KABUL: China’s embassy in Australia said politicians there had “misread” a tweet showing a digitally-altered image of an Australian soldier holding a bloodied knife to the throat of an Afghan child, and were trying to stoke nationalism.

Australia’s Prime Minister Scott Morrison on Monday called the tweet posted by China’s foreign ministry spokesman, Zhao Lijian, “truly repugnant”, and called for an apology.

On Tuesday the tweet was pinned to the top of Zhao’s social media account, and China’s Global Times newspaper, interviewed the Chinese artist who created the image.

“The rage and roar of some Australian politicians and media is nothing but misreading of an overreaction to Mr Zhao’s tweet,” the Chinese embassy in Canberra said in a statement on Tuesday.

Australia’s Foreign Affairs and Trade secretary had called ambassador Cheng Jingye on Monday to complain about the social media post, it confirmed, adding that Cheng had “refuted the unwarranted accusations as absolutely unacceptable”.

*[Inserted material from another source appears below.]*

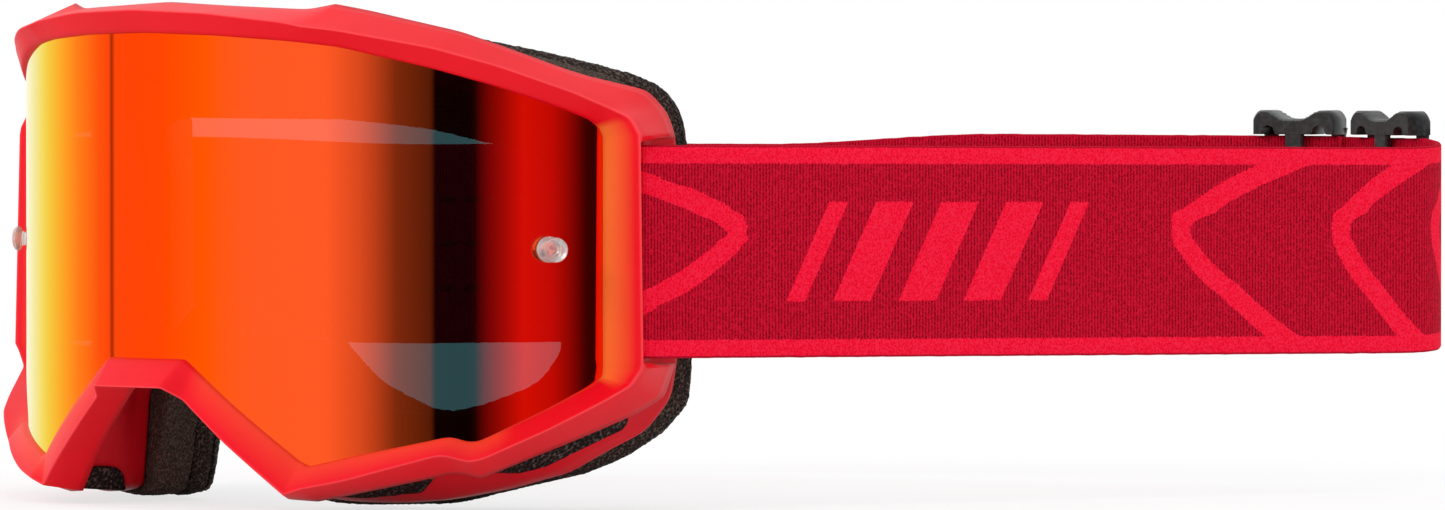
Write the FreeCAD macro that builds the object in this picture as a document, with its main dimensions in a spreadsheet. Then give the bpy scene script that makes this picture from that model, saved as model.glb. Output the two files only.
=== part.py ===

Australia was seeking to “stoke domestic nationalism”, and “deflect public attention from the horrible atrocities by certain Australian soldiers”, it said.

An independent investigation into allegations of war crimes by Australian special forces in Afghanistan found 39 unarmed prisoners and civilians were killed, and Australia has said 19 soldiers will be referred for potential criminal prosecution.

Morrison apologised to Afghan president Ashraf Ghani before the public release of the investigation report a fortnight ago.